*DATA SHOWN*.
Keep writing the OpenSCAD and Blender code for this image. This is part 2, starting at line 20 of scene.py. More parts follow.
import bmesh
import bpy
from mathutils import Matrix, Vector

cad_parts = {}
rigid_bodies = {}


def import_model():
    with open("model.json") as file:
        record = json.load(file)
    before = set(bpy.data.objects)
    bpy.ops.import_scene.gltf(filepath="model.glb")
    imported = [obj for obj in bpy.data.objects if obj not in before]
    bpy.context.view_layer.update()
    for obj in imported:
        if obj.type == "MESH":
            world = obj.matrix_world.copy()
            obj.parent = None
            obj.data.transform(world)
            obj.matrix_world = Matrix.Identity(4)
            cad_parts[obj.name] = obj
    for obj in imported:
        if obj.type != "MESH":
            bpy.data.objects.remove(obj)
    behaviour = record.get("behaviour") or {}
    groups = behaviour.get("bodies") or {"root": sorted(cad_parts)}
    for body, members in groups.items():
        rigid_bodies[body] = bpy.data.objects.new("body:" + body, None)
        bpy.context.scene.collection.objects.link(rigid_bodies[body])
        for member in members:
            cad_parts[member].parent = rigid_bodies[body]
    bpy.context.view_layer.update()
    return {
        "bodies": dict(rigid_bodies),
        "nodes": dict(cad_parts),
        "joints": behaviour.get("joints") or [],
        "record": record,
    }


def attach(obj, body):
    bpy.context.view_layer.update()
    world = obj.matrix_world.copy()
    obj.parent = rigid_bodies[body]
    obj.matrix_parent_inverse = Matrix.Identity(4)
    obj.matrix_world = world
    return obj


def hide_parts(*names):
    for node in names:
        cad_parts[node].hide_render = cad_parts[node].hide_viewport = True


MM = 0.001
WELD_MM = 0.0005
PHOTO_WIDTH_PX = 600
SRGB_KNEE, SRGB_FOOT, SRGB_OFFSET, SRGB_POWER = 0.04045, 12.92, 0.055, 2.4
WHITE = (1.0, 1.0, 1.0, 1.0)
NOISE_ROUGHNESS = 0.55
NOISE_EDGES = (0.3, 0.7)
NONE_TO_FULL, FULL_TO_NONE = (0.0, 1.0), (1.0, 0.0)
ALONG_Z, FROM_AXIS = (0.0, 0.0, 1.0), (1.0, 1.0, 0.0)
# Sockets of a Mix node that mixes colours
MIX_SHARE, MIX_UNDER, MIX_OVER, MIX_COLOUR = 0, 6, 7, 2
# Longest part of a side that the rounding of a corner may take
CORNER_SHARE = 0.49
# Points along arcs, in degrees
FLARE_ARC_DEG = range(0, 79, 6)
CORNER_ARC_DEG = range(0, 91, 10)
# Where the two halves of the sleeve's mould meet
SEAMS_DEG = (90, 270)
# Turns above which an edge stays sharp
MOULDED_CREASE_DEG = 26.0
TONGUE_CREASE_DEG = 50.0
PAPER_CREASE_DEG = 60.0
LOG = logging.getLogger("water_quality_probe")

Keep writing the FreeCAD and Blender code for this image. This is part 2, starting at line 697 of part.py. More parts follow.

*TASK GOAL*.
Reproduce each entry exactly, leaving out nothing.

*WRITTEN ANSWER*.
Keep writing the OpenSCAD and Blender code for this image. This is part 2, starting at line 20 of scene.py. More parts follow.
import bmesh
import bpy
from mathutils import Matrix, Vector

cad_parts = {}
rigid_bodies = {}


def import_model():
    with open("model.json") as file:
        record = json.load(file)
    before = set(bpy.data.objects)
    bpy.ops.import_scene.gltf(filepath="model.glb")
    imported = [obj for obj in bpy.data.objects if obj not in before]
    bpy.context.view_layer.update()
    for obj in imported:
        if obj.type == "MESH":
            world = obj.matrix_world.copy()
            obj.parent = None
            obj.data.transform(world)
            obj.matrix_world = Matrix.Identity(4)
            cad_parts[obj.name] = obj
    for obj in imported:
        if obj.type != "MESH":
            bpy.data.objects.remove(obj)
    behaviour = record.get("behaviour") or {}
    groups = behaviour.get("bodies") or {"root": sorted(cad_parts)}
    for body, members in groups.items():
        rigid_bodies[body] = bpy.data.objects.new("body:" + body, None)
        bpy.context.scene.collection.objects.link(rigid_bodies[body])
        for member in members:
            cad_parts[member].parent = rigid_bodies[body]
    bpy.context.view_layer.update()
    return {
        "bodies": dict(rigid_bodies),
        "nodes": dict(cad_parts),
        "joints": behaviour.get("joints") or [],
        "record": record,
    }


def attach(obj, body):
    bpy.context.view_layer.update()
    world = obj.matrix_world.copy()
    obj.parent = rigid_bodies[body]
    obj.matrix_parent_inverse = Matrix.Identity(4)
    obj.matrix_world = world
    return obj


def hide_parts(*names):
    for node in names:
        cad_parts[node].hide_render = cad_parts[node].hide_viewport = True


MM = 0.001
WELD_MM = 0.0005
PHOTO_WIDTH_PX = 600
SRGB_KNEE, SRGB_FOOT, SRGB_OFFSET, SRGB_POWER = 0.04045, 12.92, 0.055, 2.4
WHITE = (1.0, 1.0, 1.0, 1.0)
NOISE_ROUGHNESS = 0.55
NOISE_EDGES = (0.3, 0.7)
NONE_TO_FULL, FULL_TO_NONE = (0.0, 1.0), (1.0, 0.0)
ALONG_Z, FROM_AXIS = (0.0, 0.0, 1.0), (1.0, 1.0, 0.0)
# Sockets of a Mix node that mixes colours
MIX_SHARE, MIX_UNDER, MIX_OVER, MIX_COLOUR = 0, 6, 7, 2
# Longest part of a side that the rounding of a corner may take
CORNER_SHARE = 0.49
# Points along arcs, in degrees
FLARE_ARC_DEG = range(0, 79, 6)
CORNER_ARC_DEG = range(0, 91, 10)
# Where the two halves of the sleeve's mould meet
SEAMS_DEG = (90, 270)
# Turns above which an edge stays sharp
MOULDED_CREASE_DEG = 26.0
TONGUE_CREASE_DEG = 50.0
PAPER_CREASE_DEG = 60.0
LOG = logging.getLogger("water_quality_probe")

Keep writing the FreeCAD and Blender code for this image. This is part 2, starting at line 697 of part.py. More parts follow.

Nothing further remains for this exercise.